Well this is the same, just japanese style, since they use unicode there are a larger number of shapes available.

( ´ー｀)―♪ Happy Cat
Σ(ﾟДﾟ；)     Shoked!
～（×_×）   Bad rap
┐('～`；)┌  Shrug

Japanese people developed them, but they are very commonplace nowadays ( ´ー｀)―♪


----------



## Gato_Gordo

LOL, well that was my version of my version ( ´ー｀)―♪

I've been thinkin that if your browser doesn't suppor unicode, all you will see is a buch of squares and rubbish, is that the case?


----------



## fenixpollo

Gato_Gordo said:
			
		

> Those are emoticon, just like
> 
> Do you remeber the old  and :-0 ?
> 
> ( ´ー｀)―♪ Happy Cat
> Σ(ﾟДﾟ；) Shoked!
> ～（×_×） Bad rap
> ┐('～`；)┌ Shrug
> 
> Japanese people developed them, but they are very commonplace nowadays ( ´ー｀)―♪


  I not only remember the "old" emoticons you list, but I use them frequently and so do many of the people I correspond with.  We're They're not dead yet.  

I can easily see how  is a face. I have a very hard time seeing a cat in your first emoticon, let alone a happy one.  Can somebody explain these a little more?


----------



## Gato_Gordo

fenixpollo said:
			
		

> I not only remember the "old" emoticons you list, but I use them frequently and so do many of the people I correspond with.  We're They're not dead yet.
> 
> I can easily see how  is a face. I have a very hard time seeing a cat in your first emoticon, let alone a happy one.  Can somebody explain these a little more?

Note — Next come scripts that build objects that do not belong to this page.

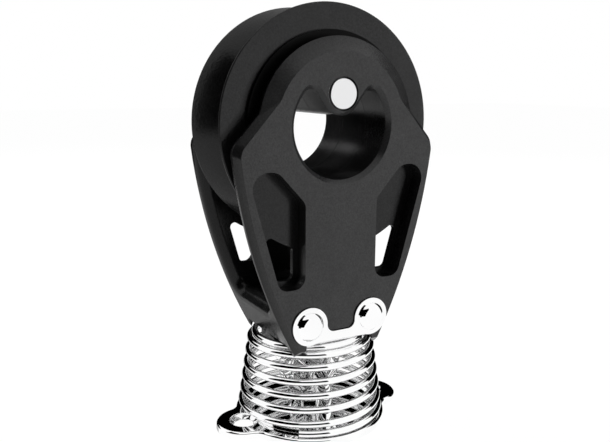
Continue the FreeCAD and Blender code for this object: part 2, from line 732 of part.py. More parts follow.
nodes = {
    "base_plate": make_base_plate(),
    "bail": make_bail(),
    "spring": make_spring(),
    "shackle_bow": make_shackle_bow(),
    "shackle_pin": make_shackle_pin(),
    "swivel_post": make_swivel_post(),
    "lower_washer": make_swivel_washer(strap_underside - stack_clearance - washer_thickness),
    "upper_washer": make_swivel_washer(strap_floor + stack_clearance),
    "swivel_nut": make_swivel_nut(),
    "strap": make_strap(),
    "left_rivet": make_rivet(-1),
    "right_rivet": make_rivet(1),
    "near_cheek": make_near_cheek(),
    "far_cheek": make_far_cheek(),
    "load_pin": make_load_pin(),
    "hub": make_hub(),
    "rollers": make_rollers(),
    "roller_cage": make_roller_cage(),
    "near_thrust_ring": make_thrust_ring(-1),
    "far_thrust_ring": make_thrust_ring(1),
    "sheave": make_sheave(),
}

os.makedirs("parts", exist_ok=True)
for name, shape in nodes.items():
    shape.exportStep("parts/" + name + ".step")
    size = shape.BoundBox
    print(f"{name}: {len(shape.Solids)} solid, {shape.Volume:.1f} mm3, valid {shape.isValid()}, "
          f"{size.XMin:.2f}..{size.XMax:.2f} {size.YMin:.2f}..{size.YMax:.2f} {size.ZMin:.2f}..{size.ZMax:.2f}")
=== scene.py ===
import json
import math

import bmesh
import bpy
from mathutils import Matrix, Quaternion, Vector


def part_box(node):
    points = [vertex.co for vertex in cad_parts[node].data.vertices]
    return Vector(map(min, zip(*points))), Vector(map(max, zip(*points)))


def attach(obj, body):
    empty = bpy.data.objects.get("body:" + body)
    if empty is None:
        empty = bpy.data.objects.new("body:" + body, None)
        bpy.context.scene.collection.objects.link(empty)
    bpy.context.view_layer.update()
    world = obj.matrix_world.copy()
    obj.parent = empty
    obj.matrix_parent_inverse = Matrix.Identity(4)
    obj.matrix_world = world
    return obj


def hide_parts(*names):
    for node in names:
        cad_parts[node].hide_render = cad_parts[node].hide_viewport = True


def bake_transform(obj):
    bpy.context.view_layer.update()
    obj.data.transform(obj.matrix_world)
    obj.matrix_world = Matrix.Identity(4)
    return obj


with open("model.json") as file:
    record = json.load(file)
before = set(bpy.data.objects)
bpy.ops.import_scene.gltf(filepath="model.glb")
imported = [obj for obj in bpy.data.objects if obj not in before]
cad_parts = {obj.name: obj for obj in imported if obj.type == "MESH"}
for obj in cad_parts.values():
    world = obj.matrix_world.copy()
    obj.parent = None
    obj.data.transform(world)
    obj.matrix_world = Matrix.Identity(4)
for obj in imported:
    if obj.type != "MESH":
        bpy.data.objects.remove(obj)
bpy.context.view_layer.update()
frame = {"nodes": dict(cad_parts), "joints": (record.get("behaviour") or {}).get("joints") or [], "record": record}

# A stand-up block on its spring, dressed over the solids of the frame. Lengths are in metres.
MM = 0.001

# Camera, at the photograph's angle
CAMERA_AZIMUTH = math.radians(-28.86)
CAMERA_ELEVATION = math.radians(11.48)
CAMERA_ROLL = math.radians(0.33)
CAMERA_DISTANCE = 189.8 * MM
CAMERA_TARGET = Vector((-1.8, 0.0, 55.54)) * MM
CAMERA_LENS = 41.45
CAMERA_SENSOR = 36.0

# Heights and joint axes, from the frame
joint_at = {joint["name"]: Vector(joint["pos_m"]) for joint in frame["joints"]}
AXLE_HEIGHT = joint_at["sheave_spin"].z
BAIL_AXIS = joint_at["lean_along"].z
PIN_AXIS = joint_at["lean_across"].z
BOSS_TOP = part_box("bail")[0].z
SEAT_BOSS_HEIGHT = 1.0 * MM
BASE_TOP = BOSS_TOP - SEAT_BOSS_HEIGHT
STRAP_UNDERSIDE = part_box("strap")[0].z

# Edge rounding of moulded and stamped pieces
CHEEK_EDGE = 0.3 * MM
LIP_EDGE = 0.62 * MM
POCKET_EDGE = 0.9 * MM
STEEL_EDGE = 0.22 * MM
FINE_EDGE = 0.12 * MM
EDGE_ANGLE = math.radians(24)
EDGE_STEPS = 3
WELD = 0.001 * MM
FLAT_ANGLE = math.radians(0.4)

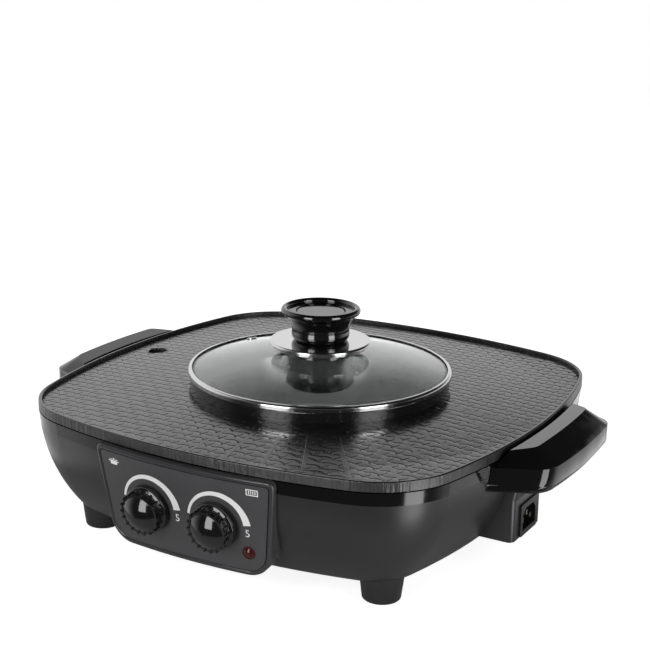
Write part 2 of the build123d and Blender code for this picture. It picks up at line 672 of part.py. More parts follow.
def make_lid_glass():
    """The shallow glass dome, with holes for the knob's screw and the steam vent."""
    edge = RING_RADIUS - RING_WALL - FIT_GAP
    blank = peg(Plane.XY, edge, POT_TOP + RING_WALL, GLASS_TOP + OVERRUN)
    glass = blank & (dome_ball(0) - dome_ball(GLASS_THICKNESS))
    glass -= peg(Plane.XY, SCREW_RADIUS + FIT_GAP, POT_TOP, GLASS_TOP + OVERRUN)
    return glass - peg(vent_plane(), VENT_HOLE_RADIUS + GROMMET_WALL, -2 * GLASS_THICKNESS, GLASS_THICKNESS)


def vent_plane():
    """The plane that touches the dome where the steam vent goes through it."""
    height = glass_height(sqrt(VENT_HOLE_X ** 2 + VENT_HOLE_Y ** 2))
    rise = height - GLASS_TOP + GLASS_DOME_RADIUS
    return Plane(origin=(VENT_HOLE_X, VENT_HOLE_Y, height), z_dir=(VENT_HOLE_X, VENT_HOLE_Y, rise))


def make_lid_ring():
    """The rolled steel channel round the glass: side wall, top lip and bottom lip."""
    inner = RING_RADIUS - RING_WALL
    return turned(
        (RING_RADIUS, POT_TOP, RING_WALL / 2),
        (RING_RADIUS, RING_TOP, RING_BEND),
        (RING_RADIUS - RING_TOP_LIP, RING_TOP, 0),
        (RING_RADIUS - RING_TOP_LIP, RING_TOP - RING_WALL, 0),
        (inner, RING_TOP - RING_WALL, RING_BEND - RING_WALL),
        (inner, POT_TOP + RING_WALL, 0),
        (RING_RADIUS - RING_BOTTOM_LIP, POT_TOP + RING_WALL, 0),
        (RING_RADIUS - RING_BOTTOM_LIP, POT_TOP, 0),
    )


def make_vent_grommet():
    """A steel eyelet that lines the steam vent."""
    place = vent_plane()
    outer = VENT_HOLE_RADIUS + GROMMET_WALL
    under = -GLASS_THICKNESS - GROMMET_GAP
    bottom = under - GROMMET_LIP
    eyelet = peg(place, GROMMET_RADIUS, 0, GROMMET_LIP) + peg(place, outer, bottom, 0)
    eyelet += peg(place, outer + GROMMET_WALL, bottom, under)
    return eyelet - peg(place, VENT_HOLE_RADIUS, bottom, GROMMET_LIP)


def make_lid_seat():
    """The black collar that spreads the knob's load on the glass."""
    foot = glass_height(SEAT_RADIUS)
    block = turned(
        (SCREW_RADIUS + FIT_GAP, foot - OVERRUN, 0),
        (SEAT_RADIUS, foot - OVERRUN, 0),
        (SEAT_RADIUS, SEAT_TOP, SEAT_EDGE_RADIUS),
        (SCREW_RADIUS + FIT_GAP, SEAT_TOP, 0),
    )
    return block - dome_ball(0)


def make_steam_disc():
    """The polished disc that keeps steam off the hand, its edge turned down."""
    bore = SCREW_RADIUS + FIT_GAP
    inner = STEAM_DISC_RADIUS - STEAM_DISC_THICKNESS
    return turned(
        (bore, SEAT_TOP, 0),
        (inner, SEAT_TOP, STEAM_DISC_BEND - STEAM_DISC_THICKNESS),
        (inner, DISC_TOP - STEAM_DISC_RIM, 0),
        (STEAM_DISC_RADIUS, DISC_TOP - STEAM_DISC_RIM, 0),
        (STEAM_DISC_RADIUS, DISC_TOP, STEAM_DISC_BEND),
        (bore, DISC_TOP, 0),
    )


def make_lid_knob():
    """The hollow knob: bulged foot, slim waist, flared head with a rolled lip, and its inner boss."""
    bead = KNOB_LIP / 2

    def lip(angle):
        turn = radians(angle)
        return (KNOB_RADIUS - bead + bead * cos(turn), 0, KNOB_TOP - bead + bead * sin(turn))

    corners = [
        lip(180),
        (KNOB_RADIUS - KNOB_LIP, 0, KNOB_TOP - KNOB_RECESS),
        (CAP_RADIUS + CAP_GROOVE, 0, KNOB_TOP - KNOB_RECESS),
        (CAP_RADIUS + CAP_GROOVE, 0, CAP_SEAT),
        (SCREW_RADIUS, 0, CAP_SEAT),
        (SCREW_RADIUS, 0, DISC_TOP),
        (STEM_FOOT_RADIUS, 0, DISC_TOP),
    ]
    stem = Spline(
        corners[-1],
        (STEM_BULGE_RADIUS, 0, STEM_BULGE_HEIGHT),
        (STEM_WAIST_RADIUS, 0, STEM_WAIST_HEIGHT),
        (STEM_NECK_RADIUS, 0, STEM_NECK_HEIGHT),
        lip(-KNOB_LIP_UNDERCUT),
    )
    rolled = ThreePointArc(lip(-KNOB_LIP_UNDERCUT), lip(90 - KNOB_LIP_UNDERCUT), lip(180))
    walls = [Line(*ends) for ends in zip(corners, corners[1:])]
    knob = revolve(Face(Wire([stem, rolled, *walls])), axis=Axis.Z)
    hollow_radius = STEM_FOOT_RADIUS - KNOB_WALL
    return knob - turned(
        (KNOB_BOSS_RADIUS, DISC_TOP - OVERRUN, 0),
        (hollow_radius, DISC_TOP - OVERRUN, 0),
        (hollow_radius, CAP_SEAT - KNOB_WALL, KNOB_WALL),
        (KNOB_BOSS_RADIUS, CAP_SEAT - KNOB_WALL, 0),
    )


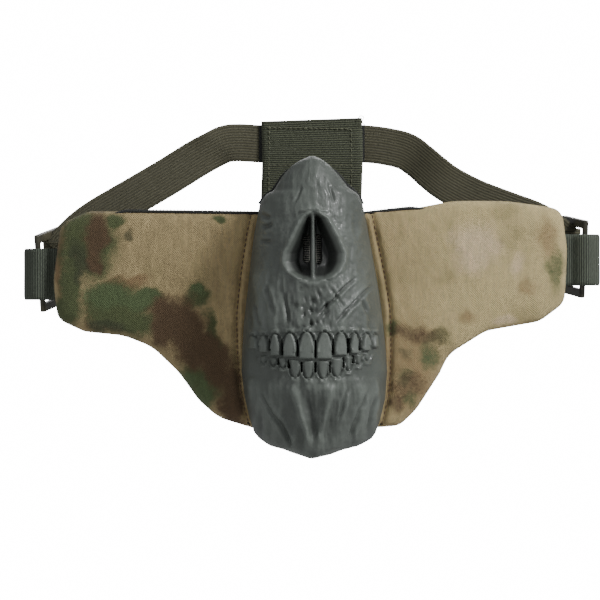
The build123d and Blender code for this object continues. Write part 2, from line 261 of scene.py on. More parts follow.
def camo_surface(settings):
    """The print: soft masks painted on the cloth, broken up by speckle, over a ripstop weave."""
    s = Surface("camo_cloth", rough=0.9, sheen=0.10)
    green, brown, dark = s.channels(s.attribute("print_a", "Color"))
    bright, warm, pale = s.channels(s.attribute("print_b", "Color"))
    x, _, z = s.axes(s.place)
    sway = s.noise(0.08, 2) * (3.0 * MM)
    weave = (x + sway).wave(0.98 * MM) * (z + sway).wave(0.98 * MM)
    speck = s.noise(0.85, 3, 0.7) - 0.5
    drift = s.noise(0.10, 4, 0.6) - 0.5
    slub = s.noise(0.55, 3, 0.6, stretch=(1.0, 1.0, 0.16)) - 0.5
    edge = speck * 0.75 + drift * 0.55 + weave * 0.07 + slub * 0.30

    def mask(value):
        return (value + edge * value.between(0.0, 0.25)).between(0.10, 0.90)

    tan = tuple(settings.tan)
    ground = s.mix((0.5 + drift * 1.5 + slub * 0.8).between(0.15, 0.85), scaled(tan, 0.86),
                   scaled(tan, 1.10))
    # Painted light: the right wing's cloth is lightened towards pale khaki, more so further out, for the light
    # that falls on that side.
    ground = s.mix(x.between(15 * MM, 85 * MM) * 0.80, ground, (0.790, 0.645, 0.320))
    mossy = s.mix((s.noise(0.05, 4, 0.6) + speck * 0.3).between(0.50, 0.74) * 0.46,
                  ground, (0.235, 0.200, 0.088))
    sandy = s.mix(mask(pale) * 0.7, mossy, (1.000, 0.780, 0.540))
    rust = s.mix(mask(warm) * 0.7, sandy, (0.290, 0.165, 0.078))
    leaf = s.mix(mask(green), rust, tuple(settings.green))
    lime = s.mix(mask(bright) * 0.7, leaf, (0.130, 0.185, 0.078))
    bark = s.mix(mask(brown), lime, tuple(settings.brown))
    print_colour = s.mix(mask(dark) * 0.7, bark, (0.062, 0.070, 0.036))
    yarn = s.tint(print_colour, 0.94 + weave * 0.15 + speck * 0.55 + slub * 0.35)
    return s.finish(yarn, 0.86 + weave * 0.05, weave * 0.9 + speck * 0.8 + slub * 0.5, 0.20)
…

With this emoticons you dont tilt your head, read them straight up; first you have the head (      ) then the eyes ( ´  ｀), the mouth ( ´ー｀) and a whistle ( ´ー｀)―♪

The others go the same way, ( ´ー｀)―♪


----------



## Bettie

Gato_Gordo said:
			
		

> LOL, well that was my version of my version ( ´ー｀)―♪
> 
> I've been thinkin that if your browser doesn't suppor unicode, all you will see is a buch of squares and rubbish, is that the case?


 
Exactly my case!!!!


----------



## maxiogee

Well I see the shapes, but that doesn't stop it being rubbish.

What's wrong, Gato_Gordo, with using the same pre-set smilies the Forum provides and which others find adequate?


----------



## Gato_Gordo

maxiogee said:
			
		

> Well I see the shapes, but that doesn't stop it being rubbish.


 I can only guess it requieres a little less literal mind ^_^

How about this one? can you see the happy face? ^_^


> What's wrong, Gato_Gordo, with using the same pre-set smilies the Forum provides and which others find adequate?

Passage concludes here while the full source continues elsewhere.